10. Since the Supreme Court has now laid down the tests for judging whether a construction materially alters the accommodation or not for purposes of Section 3(1)(c), it is not necessary for us to consider the decisions of two learned Single Judges of this Court in Sardar Bahadur Mathur v. Kali Prasad Gupta, 1961 All LJ 137 and Kishan Lal v. Ram Baboo. 1970 All LJ 1154. Learned counsel for the respondents placed some reliance on the decision of a Division Bench of this Court in Dr. Jai Gopal Gupta v. Budh Mal, 1969 All LJ 477. In this case, the accommodation let out was a house. The tenant added two rooms in a small portion of the court yard, these being a kitchen and a bath-room. They had no foundations although they were built of pucca bricks and had been plastered with cement. Applying the test laid down by the Supreme Court, the Bench held that it could not be said that these constructions changed the front or the structure of the house let out to the tenant and that it was difficult to say on the facts of this case that the constructions had materially altered the accommodation. The Bench took this view as it found that the constructions were essentially of a temporary nature which was evinced by the fact of the tenant using the side of a bed as a support for the roof of one of the rooms. But the constructions in that case were of a very different nature from those in the present case. We do not think that this decision helps the respondents in any way.

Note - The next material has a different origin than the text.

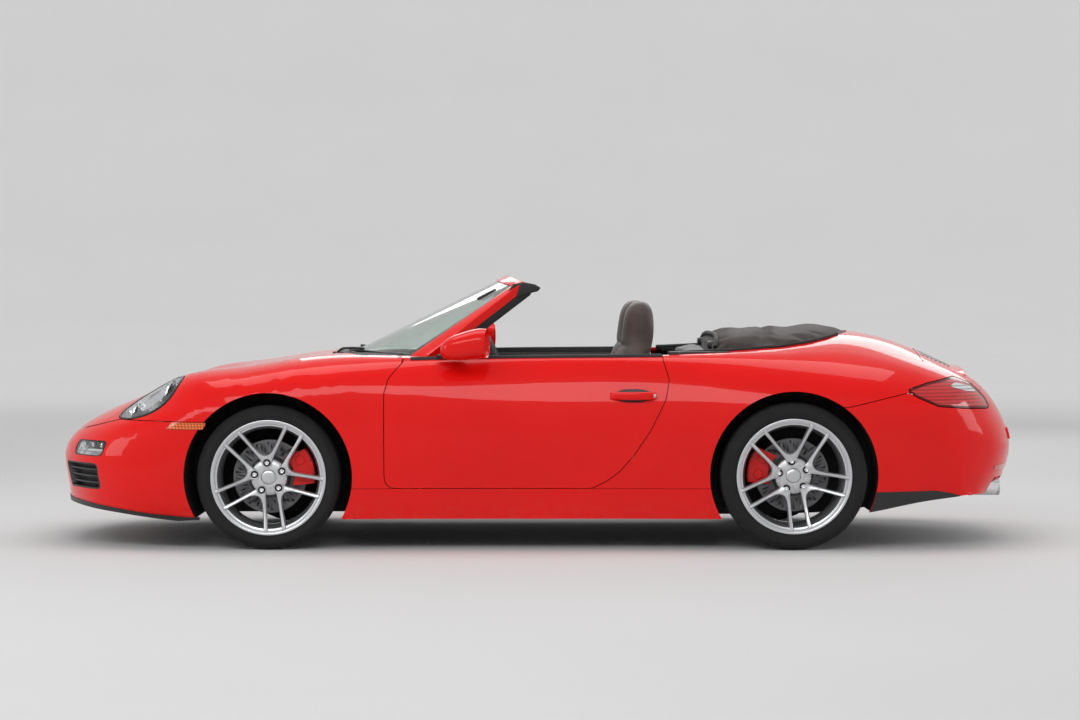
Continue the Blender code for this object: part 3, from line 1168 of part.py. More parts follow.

11. In our opinion, since the constructions made by the respondents materially altered the accommodation let out to them and the constructions were made without the consent of the appellants in writing, the appellants have succeeded in establishing all the conditions necessary for the applicability of Section 3(1)(c). They were, therefore, entitled to obtain a decree for the eviction of the respondents without obtaining the permission of the District Magistrate, We accordingly allow both the appeals, set aside the judgments and decrees of the lower appellate court in the two suits and restore those of the trial court. The appellants will be entitled to their costs in these appeals as well as in the appeals before the lower appellate court.